We see lots of paper in places in drug safety where you would think paper is long gone – even though nearly every company has already bought safety software tools precisely to eliminate that paper! For instance, we see companies admirably learning how to do ICSR submissions via E2B (paperless, by definition) to regulatory authorities, but still find those exact same companies faxing thousands of the same cases from one country affiliate to another. Why are the advantages of E2B ignored, just because the recipient is not an agency? And what happens to those faxes?
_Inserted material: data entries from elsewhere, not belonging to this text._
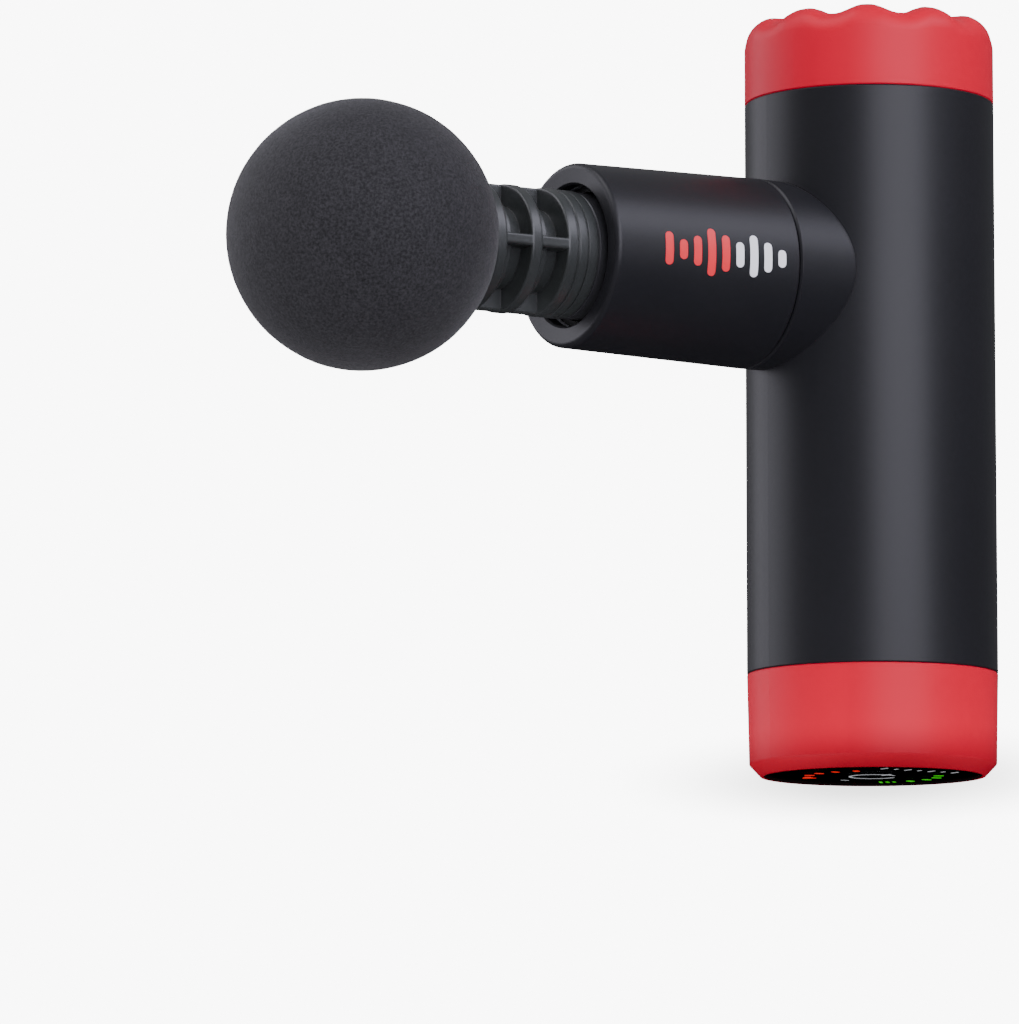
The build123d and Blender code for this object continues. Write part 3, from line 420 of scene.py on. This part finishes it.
# %% Cut the ball to its seat on the stem
ball_divisions = 7
skin_room = 0.05 * MM
seat_rim = 1.2 * MM
seat_depth = 1.5 * MM
start_clean()
bpy.ops.mesh.primitive_ico_sphere_add(subdivisions=ball_divisions,
                                      radius=ball_radius - skin_room, location=ball_centre)
ball = bpy.context.active_object
bpy.ops.object.mode_set(mode="EDIT")
bpy.ops.mesh.select_all(action="SELECT")
bpy.ops.mesh.bisect(plane_co=(ball_low.x, 0, 0), plane_no=(1, 0, 0), clear_inner=True,
                    use_fill=True)
bpy.ops.mesh.inset(thickness=seat_rim)
bpy.ops.mesh.extrude_region_move(TRANSFORM_OT_translate={"value": (seat_depth, 0, 0)})
bpy.ops.object.mode_set(mode="OBJECT")
print("ball cut flat at x", round(ball_low.x / MM, 2))

# %% Give the ball its foam skin
for label, size_mm, depth_mm in (("foam_swell", 9.0, 0.12), ("foam_cells", 1.3, 0.05)):
    cells = bpy.data.textures.new(label, type="CLOUDS")
    cells.noise_scale = size_mm * MM
    cells.noise_depth = 2
    skin = ball.modifiers.new(label, "DISPLACE")
    skin.texture = cells
    skin.texture_coords = "LOCAL"
    skin.strength = depth_mm * MM
    skin.mid_level = 1.0
    bpy.ops.object.modifier_apply(modifier=label)
settle(ball, "foam_ball_skin", "head", angle=60)
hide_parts("foam_ball")

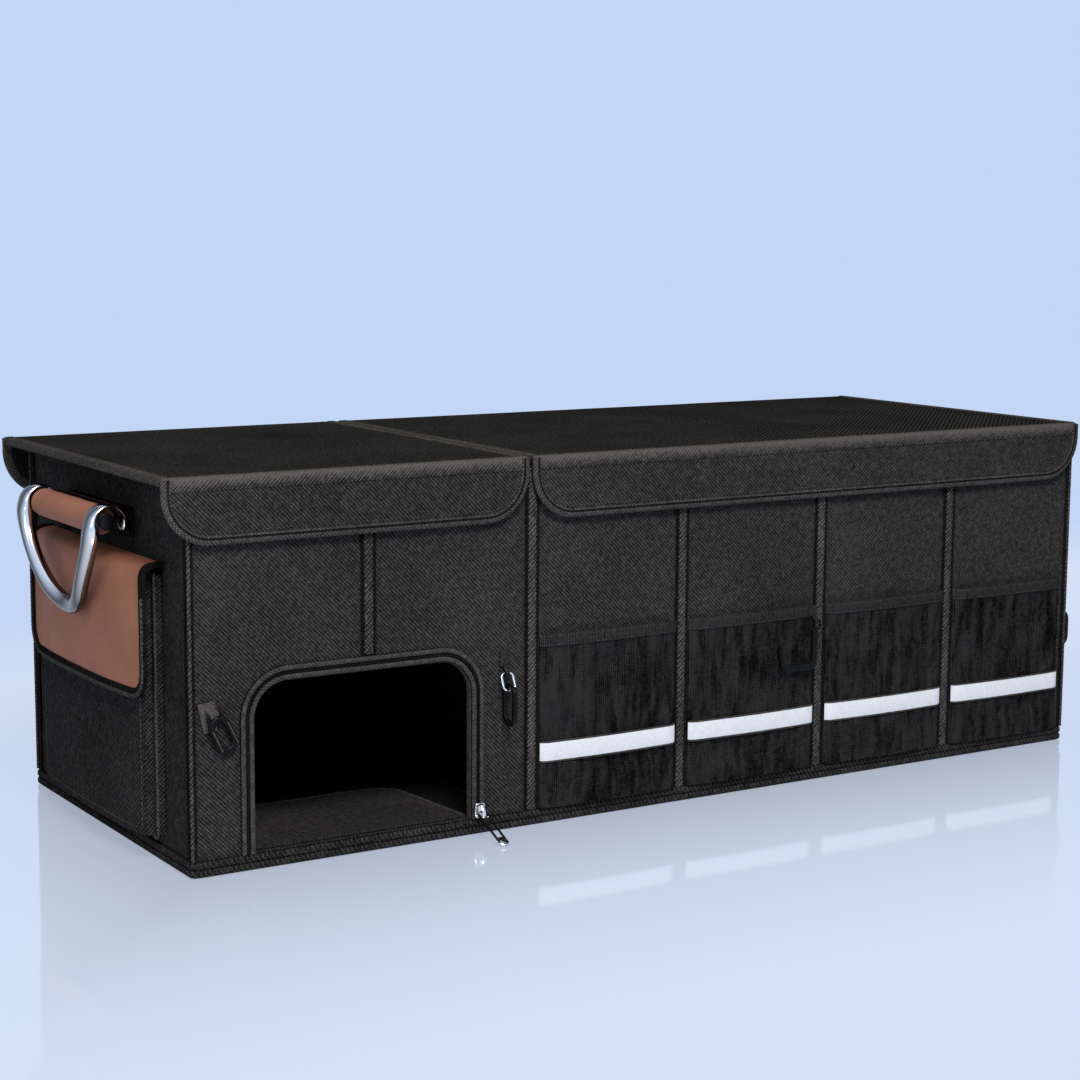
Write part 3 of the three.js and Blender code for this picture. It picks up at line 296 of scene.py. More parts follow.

The data is entered again by hand into the receiving office’s (separate) software system, introducing new errors and starting a whole new cycle of quality control.

 

Finally, we also see safety-specific technology all around but we do not see the safety departments taking responsibility for using it well, the way data managers, for example, do in a CDM department using a CDMS or EDC. In safety, instead, we see departments that remain beholden to their IT departments, like all of us were in days of yore, waiting for simple reports to be programmed by programmers, even when the technology is simple enough to be used by safety staff themselves. Who is complicit in this arrangement? Is IT holding on to the feeling of being useful? Does drug safety simply not have the time and/or technical understanding to use the tools they bought? In the memorable words of one country safety officer, “I simply don’t trust my computer.” Charming, but intolerable in modern times.

 

What this all most resembles is CDM in the 1980’s. It is remarkable that drug safety can sometimes still exhibit these qualities. The fix for CDM was executive intolerance for the cost and delay which such behavior caused in clinical trials, and the increasing automation and professionalization of CDM itself. It brings to mind that perhaps the answer for drug safety optimization is similarly two-fold: an executive spotlight on the issue, and the creation of a “DSDM,” or Drug Safety Data Manager, role which, like the clinical data manager, services as the interface between the user and the technology (between clinical operations and IT, in CDM’s case). As overstaffed as some drug safety departments are, moving some selected staff into a DSDM role could help eliminate the extra unnecessary staff through process streamlining.

 

Meanwhile, don’t look to the safety application vendors as the answer to process optimization. Historically they have not offered enough help, proactively, at reasonable cost, with the big picture in mind. These are, after all, cultural problems first, process problems second, and ultimately a matter of will. The tools the vendor sell are fine and have been for years; safety departments need to use them fully, and as enablers of process efficiency. This is the sponsor’s responsibility, not the software vendor’s.

 

And so, it comes back to a willingness to change. No sponsor wants to face a situation where external pressure forces a function to become more efficient. The best solution is always to anticipate areas for improvement and pursue them proactively. Assuming a sponsor can examine itself objectively, then basic process analysis skills, combined with safety domain expertise, should enable sponsors to eliminate these safety operations inefficiencies.

 

In the story of human progress, frontiers are reached, breached and conquered. We may lament the passing of some frontiers (the Amazon, the Arctic, restrooms without cellphone conversations), but drug safety inefficiency is not one to be mourned. Saddle up and tame this frontier so biopharma’s dollars can be used to the greatest good.